In 2011, Salamon focused on an old toy car left in his studio by one of his daughters. Using a new painting technique, he realized it was not just a still life that he had painted, but an actual portrait of an object. Pleased with the results, he began a new series of vintage object paintings that were exhibited in several West Coast galleries. Meanwhile, his interest in portraiture continued unabated.

After Bradford’s move to Los Angeles in 2009, he began painting many LA area artists, curators, and gallerists such as Don Bachardy, Andy Moses, Llyn Foulkes and Roland Reiss. A solo show of these portraits was held at 2016 at Launch Gallery in Los Angeles.

From 2006 - 2016, Salamon was an adjunct professor at Orange Coast College in Costa Mesa, CA and Coastline Community College in Newport Beach, CA, teaching painting from life, as well as conducting private workshops in his Los Angeles studio.

In 2011, Salamon began directing and producing short films about art, artists, gallerists, and critics. Each cinematic work is a record of how and where each artist works, his or her philosophy, and their own contributions to art.

In 2017, he began painting a series of everyday objects. These objects range from cheeseburgers to sunflower seeds, and place settings to rolls of toilet paper. About this time, Salamon began a series of sculptures using various mediums including concrete, liquid nails and other industrial materials.

In 2016, he curated a show called "Future Recollection" at Jamie Brooks Fine Art in Costa Mesa, CA. Artists in the show included Don Bachardy, Rebecca Campbell, Ray Turner (artist), and William Wray.

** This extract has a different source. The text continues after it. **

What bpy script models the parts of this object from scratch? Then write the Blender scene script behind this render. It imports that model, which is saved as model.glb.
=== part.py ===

In January 2019, Salamon curated a show entitled "Kitsch-In-Sync: Art and Its Opposite" at Coastline College Art Gallery in Newport Beach, CA. This show featured 47 artists, including Mark Ryden, Mark Kostabi and Kim Abeles.

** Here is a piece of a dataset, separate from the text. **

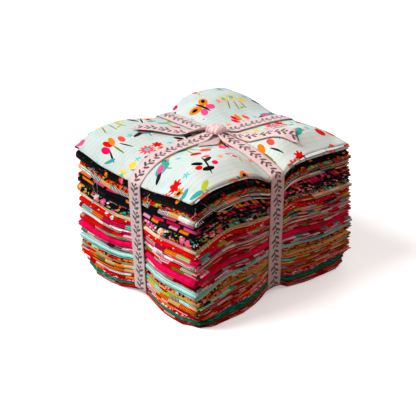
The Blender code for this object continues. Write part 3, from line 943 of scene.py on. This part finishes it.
def loop_line(half, lean, top, under, round_off):
    """A ribbon loop's line in its own plane, round the pile and a little clear of it."""
    on_top, on_corner, on_side, below = LOOP_POINTS
    points = []
    for side, corner in ((1, round_off[1]), (-1, round_off[0])):
        high_edge = half - RIBBON_BITE + side * lean / 2
        low_edge = half - RIBBON_BITE - side * lean / 2
        bend = corner + RIBBON_GAP
        z_top = top(side * (high_edge - corner)) + RIBBON_GAP
        z_low = under(side * (low_edge - corner)) - RIBBON_GAP
        line = []
        for place in np.linspace(0, high_edge - corner, on_top)[1:]:
            line.append((place, top(side * place) + RIBBON_GAP))
        for angle in np.linspace(0, math.pi / 2, on_corner)[1:]:
            line.append((high_edge - corner + bend * math.sin(angle),
                         z_top - bend * (1 - math.cos(angle))))
        for share in np.linspace(0, 1, on_side)[1:-1]:
            line.append((high_edge + (low_edge - high_edge) * share + RIBBON_GAP,
                         z_top - bend + (z_low - z_top + 2 * bend) * share))
        for angle in np.linspace(math.pi / 2, math.pi, on_corner)[:-1]:
            line.append((low_edge - corner + bend * math.sin(angle),
                         z_low + bend * (1 + math.cos(angle))))
        for place in np.linspace(low_edge - corner, 0, below)[:-1]:
            line.append((place, under(side * place) - RIBBON_GAP))
        points += [(side * place, z) for place, z in line[::side]]
    return np.array(points)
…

In 2013, he had his first solo museum show, at the Lancaster Museum of Art, featuring his vintage object paintings. In 2014, Salamon was included in a group show at the Bakersfield Museum of Art (a 30-year survey of portraiture). In 2015, Salamon had a solo show at the Bakersfield Museum of Art highlighting his vintage objects. In 2016, he was the youngest artist in a group show titled "In the Land of Sunshine," which spanned nearly 200 years of California art at the Pasadena Museum of California Art. In 2017, he had two solo museum exhibitions at the Hilbert Museum of California Art at Chapman University; and he was spotlighted in a 30 year survey of his work at the California Heritage Museum in Santa Monica, CA.
Salamon's work has recently been in auctions at the Crocker Art Museum in Sacramento, CA, the Laguna Art Museum in Laguna Beach, CA, the Catalina Island Museum in Avalon, CA (where his work set a new auction record) and auction houses including John Moran Auctioneers in Monrovia, CA. Also in 2019 was part of a group exhibit titled "Los Angeles Scene Paintings" at the Hilbert Museum of California Art in Orange, CA.

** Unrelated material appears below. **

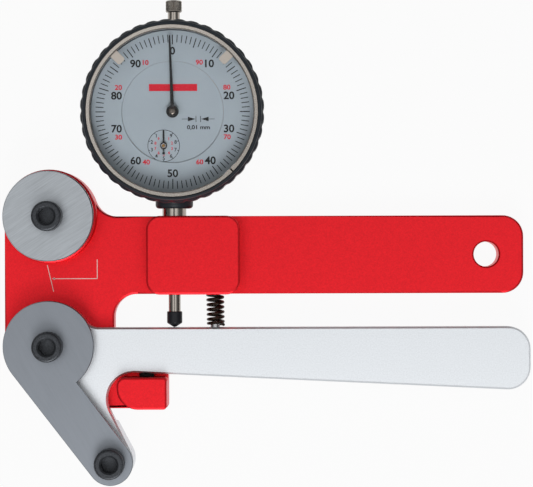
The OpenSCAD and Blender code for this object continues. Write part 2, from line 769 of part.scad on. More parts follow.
module inner_dial() color("lightsteelblue") on_dial(inner_dial_z) {
    feet_l = inner_dial_z - plate_z - movement_plate_t;
    difference() {
        cylinder(r = inner_dial_r, h = dial_t);
        for (p = [[0, 0], [arbor_x, arbor_y]]) translate([p.x, p.y, -eps])
            cylinder(d = arbor_d + 4 * face_gap, h = dial_t + 2 * eps);
    }
    for (x = [-dial_foot_x, dial_foot_x]) translate([x, 0, -feet_l])
        cylinder(d = dial_foot_d, h = feet_l + eps);
}

// Flat spiral round the hairspring wheel's collet, and the stud that holds its outer end
module hairspring() color("steelblue") on_dial() translate([-arbor_x, -arbor_y, 0]) {
    steps = 24;
    strip_z = wheel_z + wheel_t + 0.3;
    last = hairspring_turns * steps;
    inner_r = [for (i = [0:last]) collet_r + 0.1 + hairspring_pitch * i / steps];
    outer_r = inner_r[last] + hairspring_strip / 2;
    translate([0, 0, strip_z]) linear_extrude(hairspring_w) polygon(concat(
        [for (i = [0:last]) polar(inner_r[i], 360 * i / steps)],
        [for (i = [last:-1:0]) polar(inner_r[i] + hairspring_strip, 360 * i / steps)]));
    translate([outer_r, 0, strip_z]) cylinder(d = hairspring_stud_d, h = plate_z - strip_z);
}

module gauge_spring() color("silver")
    on_dial(axis_z) translate([gauge_spring_x, gauge_spring_y, 0])
        coil(gauge_spring_d, gauge_spring_wire, guide_pin_y - gauge_spring_y
            - guide_pin_d / 2 - face_gap, gauge_spring_turns);

// Spindle: rod with its rack, the pin that keeps it from turning, contact tip and lifting knob
module rack_cutter() {
    tip_x = -rack_line - addendum * rack_module;
    root_x = -rack_line + dedendum * rack_module;
    flank = tan(20) * rack_module;
    half_gap = rack_pitch * (1 - tooth_share) / 2;
    bottom = arbor_y - (rack_below + 0.9) * rack_pitch;
    top = arbor_y + (rack_above + 0.9) * rack_pitch;
    polygon(concat([[-spindle_d, top], [-spindle_d, bottom], [tip_x, bottom]],
        [for (k = [-rack_below:rack_above]) let (y = arbor_y + k * rack_pitch) each [
            [tip_x, y - half_gap - flank * addendum], [root_x, y - half_gap + flank * dedendum],
            [root_x, y + half_gap - flank * dedendum], [tip_x, y + half_gap + flank * addendum]]],
        [[tip_x, top]]));
}

module plunger_rod() color("gainsboro") difference() {
    stud_l = knob_h - 1.2;
    union() {
        along_y(stem_x, tip_top) cylinder(d = spindle_d, h = knob_bottom - tip_top);
        along_y(stem_x, knob_bottom - eps) cylinder(d = knob_stud_d, h = stud_l + eps);
    }
    on_dial(axis_z - spindle_d) linear_extrude(2 * spindle_d) rack_cutter();
    along_y(stem_x, tip_top - eps) cylinder(d = tip_stud_d + 2 * seat_fit, h = tip_stud_l + 0.5);
    on_dial(axis_z) translate([guide_pin_start - 0.1, guide_pin_y, 0]) rotate([0, 90, 0])
        cylinder(d = guide_pin_d + 2 * seat_fit, h = spindle_d);
}

module guide_pin() color("silver")
    on_dial(axis_z) translate([guide_pin_start, guide_pin_y, 0]) rotate([0, 90, 0])
        cylinder(d = guide_pin_d, h = guide_pin_l - guide_pin_start);

module contact_tip() color("black") along_y(stem_x, tip_bottom) {
    cone_h = 1.6;
    nose_r = 1.2;
    rotate_extrude() intersection() {
        union() {
            translate([0, nose_r]) circle(nose_r);
            polygon([[0, nose_r], [nose_r, nose_r], [tip_d / 2, cone_h + nose_r],
                [tip_d / 2, tip_l - 0.3], [tip_d / 2 - 0.3, tip_l], [0, tip_l]]);
        }
        square([tip_d, tip_l]);
    }
    translate([0, 0, tip_l - eps]) cylinder(d = tip_stud_d, h = tip_stud_l);
}

module lift_knob() color("silver") along_y(stem_x, knob_bottom) difference() {
    chamfered_disc(knob_d / 2, knob_h, 0.6);
    translate([0, 0, -eps]) cylinder(d = knob_stud_d + 2 * seat_fit, h = knob_h - 1);
}

// Spur gear outline with a tooth on the angle toward
module gear_outline(teeth, size, toward) {
    r = teeth * size / 2;
    tip_r = r + addendum * size;
    root_r = r - dedendum * size;
    half = 180 * tooth_share / teeth;
    tip_half = half - tan(20) * (tip_r - r) / tip_r * 180 / PI;
    root_half = half + tan(20) * (r - root_r) / r * 90 / PI;
    polygon([for (i = [0:teeth - 1]) let (a = toward + 360 * i / teeth) each [
        polar(root_r, a - root_half), polar(r, a - half), polar(tip_r, a - tip_half),
        polar(tip_r, a + tip_half), polar(r, a + half), polar(root_r, a + root_half)]]);
}

// Thin wheel with four arms
module wheel(toward) linear_extrude(wheel_t) {
    rim_r = wheel_teeth * wheel_module / 2 - wheel_rim_w;
    difference() {
        gear_outline(wheel_teeth, wheel_module, toward);
        difference() {
            circle(rim_r);
            circle(wheel_hub_r);
            for (a = [0, 90]) rotate(toward + 45 + a)
                square([2 * rim_r + 1, wheel_spoke_w], center = true);
        }
    }
}

module counter_arbor() color("gainsboro") on_dial() translate([arbor_x, arbor_y, 0]) {
    arbor_bottom = bridge_z + bridge_t + end_play / 2;
    translate([0, 0, bridge_z]) cylinder(d = pivot_d, h = bridge_t + end_play);
    translate([0, 0, arbor_bottom])
        cylinder(d = arbor_d, h = counter_hand_z + hand_t + 0.3 - arbor_bottom);
    translate([0, 0, rack_pinion_z]) linear_extrude(rack_pinion_w)
        gear_outline(rack_teeth, rack_module, 0);
}

module counter_wheel() color("gold")
    on_dial(wheel_z) translate([arbor_x, arbor_y, 0]) difference() {
        wheel(train_angle);
        translate([0, 0, -eps]) cylinder(d = arbor_d + 2 * eps, h = wheel_t + 2 * eps);
    }

module counter_hand() color("black") on_dial(counter_hand_z)
    translate([arbor_x, arbor_y, 0]) linear_extrude(hand_t) difference() {
        union() {
            circle(counter_hub_r);
            translate([-counter_hand_w / 2, 0]) square([counter_hand_w, counter_hand_l]);
            translate([-counter_hand_w / 4, -counter_tail_l])
                square([counter_hand_w / 2, counter_tail_l]);
            translate([0, -counter_tail_l]) circle(0.84 * counter_hand_w);
        }
        circle(d = arbor_d + 2 * eps);
    }

module centre_pinion() color("gainsboro") on_dial() {
    arbor_bottom = floor_z + floor_t + end_play;
    translate([0, 0, arbor_bottom - floor_t - end_play / 2])
        cylinder(d = pivot_d, h = floor_t + end_play);
    translate([0, 0, arbor_bottom])
        cylinder(d = arbor_d, h = main_hand_z + hand_t + 0.5 - arbor_bottom);
    translate([0, 0, wheel_z - 0.3]) linear_extrude(wheel_t + 0.7)
        gear_outline(pinion_teeth, wheel_module, train_angle + 180 / pinion_teeth);
}

module main_hand() color("black") on_dial(main_hand_z) difference() {
    linear_extrude(hand_t) rotate(hand_rest) {
        circle(hand_hub_r);
        polygon([[-hand_root_w / 2, 0], [hand_root_w / 2, 0], [hand_tip_w / 2, hand_l],
            [-hand_tip_w / 2, hand_l]]);
    }
    translate([0, 0, -eps]) cylinder(d = arbor_d + 2 * eps, h = hand_t + 2 * eps);
}

module hairspring_wheel() color("gold") on_dial() translate([-arbor_x, -arbor_y, 0]) {
    arbor_bottom = floor_z + floor_t + end_play;
    pivot_bottom = floor_z + end_play / 2;
    translate([0, 0, wheel_z]) wheel(train_angle);
    translate([0, 0, arbor_bottom])
        cylinder(d = arbor_d, h = plate_z - end_play - arbor_bottom);
    translate([0, 0, pivot_bottom])
        cylinder(d = pivot_d, h = plate_z + movement_plate_t - end_play / 2 - pivot_bottom);
    translate([0, 0, wheel_z + wheel_t - eps]) cylinder(r = collet_r, h = collet_h);
}

// Bezel, which turns on the case with the outer dial, crystal and bright ring
module scalloped_outline() {
    steps = 6 * scallops;
    polygon([for (i = [0:steps - 1]) let (a = 360 * i / steps)
        polar(bezel_r - scallop_depth * (1 - cos(scallops * a)) / 2, a)]);
}

module bezel_ring() color("dimgray") on_dial() difference() {
    band_top = crystal_z + 0.2;
    union() {
        translate([0, 0, skirt_z]) linear_extrude(band_top - skirt_z)
            rotate(scallop_turn) scalloped_outline();
        translate([0, 0, skirt_z + 1])
            chamfered_disc(smooth_r, bezel_front - skirt_z - 1, 0.6);
    }
    translate([0, 0, skirt_z - eps])
        cylinder(r = skirt_r, h = case_front + rim_gap - skirt_z + eps);
    translate([0, 0, skirt_z]) cylinder(r = shelf_r, h = scale_z - skirt_z + eps);
    translate([0, 0, scale_z]) cylinder(r = bezel_bore_r, h = crystal_z - scale_z + eps);
    translate([0, 0, crystal_z]) cylinder(r = ring_outer_r + seat_fit, h = bezel_front);
}

module scale_ring() color("lightsteelblue") on_dial(scale_z) difference() {
    cylinder(r = bezel_bore_r - seat_fit, h = dial_t);
    translate([0, 0, -eps]) cylinder(r = inner_dial_r + 2 * run_fit, h = dial_t + 2 * eps);
}

module crystal() color("aliceblue", 0.4)
    on_dial(crystal_z) cylinder(r = ring_outer_r - seat_fit, h = crystal_t);

module retaining_ring() color("silver") on_dial(crystal_z + crystal_t) difference() {
    foot_r = ring_outer_r - ring_foot_w;
    rise = lip_z - crystal_z - crystal_t;
    cylinder(r = ring_outer_r, h = bezel_front - crystal_z - crystal_t);
    translate([0, 0, -eps]) cylinder(r = foot_r, h = rise + eps);
    translate([0, 0, -eps]) cylinder(r = ring_inner_r, h = bezel_front);
    rotate(-45) translate([ring_inner_r - eps, -ring_slit / 2, -eps])
        cube([2 * ring_w, ring_slit, bezel_front]);
}

// Sheet metal tolerance marker whose foot slides in the groove under the bright ring
module marker(angle) on_dial(crystal_z + crystal_t + marker_gap / 2) rotate(angle)
    linear_extrude(marker_t) intersection() {
        translate([ring_inner_r - marker_reach, -marker_w / 2]) {
            translate([marker_r, 0]) square([2 * marker_reach, marker_w]);
            translate([0, marker_r]) square([2 * marker_reach, marker_w - 2 * marker_r]);
            for (y = [marker_r, marker_w - marker_r]) translate([marker_r, y]) circle(marker_r);
        }
        circle(ring_outer_r - ring_foot_w - marker_gap);
    }

module marker_left() color("tan") marker(90 + marker_angle);

module marker_right() color("tan") marker(90 - marker_angle);

frame_plate();
upper_disc();
upper_bush();
upper_screw();
pivot_screw();
pivot_sleeve();
stop_screw();
stop_pad();
stem_clamp_screw();
lever_bar();
lever_bearing();
pivot_bush();
arm_plate();
lower_bush();
lower_screw();
spring_peg();
return_spring();
gauge_stem();
gauge_case();
case_back();
case_back_screws();
plunger_bushes();
rear_bridge();
movement_plate();
movement_pillars();
inner_dial();
hairspring();
gauge_spring();
plunger_rod();
guide_pin();
contact_tip();
lift_knob();
counter_arbor();
counter_wheel();
counter_hand();
centre_pinion();
main_hand();
hairspring_wheel();
bezel_ring();
scale_ring();
crystal();
retaining_ring();
marker_left();
marker_right();
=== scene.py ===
"""Looks of the spoke tension meter: finishes, engraved and printed marks, and the pieces that need
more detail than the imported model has. It is laid out as an add-on and run as a script."""

import math

import bmesh
import bpy
from bpy.props import FloatProperty, FloatVectorProperty, IntProperty, PointerProperty
from mathutils import Euler, Matrix, Vector


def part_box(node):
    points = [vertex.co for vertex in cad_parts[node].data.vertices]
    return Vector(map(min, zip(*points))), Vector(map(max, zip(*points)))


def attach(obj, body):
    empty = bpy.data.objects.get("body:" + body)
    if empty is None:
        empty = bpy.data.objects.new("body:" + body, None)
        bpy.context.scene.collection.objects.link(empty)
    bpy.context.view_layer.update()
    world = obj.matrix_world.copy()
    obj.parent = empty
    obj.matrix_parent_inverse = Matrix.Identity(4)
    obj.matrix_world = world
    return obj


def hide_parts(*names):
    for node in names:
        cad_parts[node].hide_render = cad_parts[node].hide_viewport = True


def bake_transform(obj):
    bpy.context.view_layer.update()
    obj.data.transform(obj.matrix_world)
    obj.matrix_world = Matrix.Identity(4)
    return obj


bl_info = {
    "name": "Spoke tension meter",
    "version": (1, 0, 0),
    "blender": (4, 5, 0),
    "location": "3D View > Sidebar > Tension meter",
    "description": "Dresses the packed model of a spoke tension meter",
    "category": "Object",
}

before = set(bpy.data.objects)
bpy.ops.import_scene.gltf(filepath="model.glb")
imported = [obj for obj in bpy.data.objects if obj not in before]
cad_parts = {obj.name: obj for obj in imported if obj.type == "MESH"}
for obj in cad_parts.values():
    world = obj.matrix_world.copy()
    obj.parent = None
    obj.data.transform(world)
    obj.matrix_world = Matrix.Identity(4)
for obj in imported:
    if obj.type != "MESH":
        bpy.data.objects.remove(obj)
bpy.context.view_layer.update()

MM = 0.001
TURN = 2 * math.pi
# Edges sharper than this stay crisp
SHARP = math.radians(18)
# A face larger than this is flat in itself, so its shading takes nothing from its neighbours
LARGE_FLAT = 25 * MM**2


def linear(code):
    """Linear colour of an sRGB hex value such as #E62D34."""
    channels = [int(code[i : i + 2], 16) / 255 for i in (1, 3, 5)]
    return tuple(
        c / 12.92 if c <= 0.04045 else ((c + 0.055) / 1.055) ** 2.4 for c in channels
    )


def low(node):
    """Lowest corner of a CAD node's box, in millimetres."""
    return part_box(node)[0] / MM


def high(node):
    """Highest corner of a CAD node's box, in millimetres."""
    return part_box(node)[1] / MM


def middle(node):
    """Centre of a CAD node's box, in millimetres."""
    return (low(node) + high(node)) / 2


# Places that more than one piece needs, in millimetres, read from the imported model
DIAL = middle("crystal")
COUNTER = middle("counter_wheel")
SCALE_TOP = high("scale_ring").z
INNER_TOP = high("inner_dial").z
PLATE_TOP = low("pivot_sleeve").z


# ---------------------------------------------------------------- settings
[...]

Salamon’s work is represented by Billis Williams Gallery Los Angeles, Sue Greenwood Fine Art in Laguna Beach, CA, Sullivan Goss in Santa Barbara, CA, Giacobbe-Fritz Fine Art in Santa Fe, NM, and Vault Gallery in Cambria, CA.

== Education ==
Salamon graduated from Edison High School in Huntington Beach, California, in 1981. He holds an Associate of Arts Degree from Orange Coast College, Costa Mesa California, and an Associate Degree for Transfer from Pasadena City College. He graduated summa cum laude with a Bachelor of Arts Degree from California State University, Los Angeles.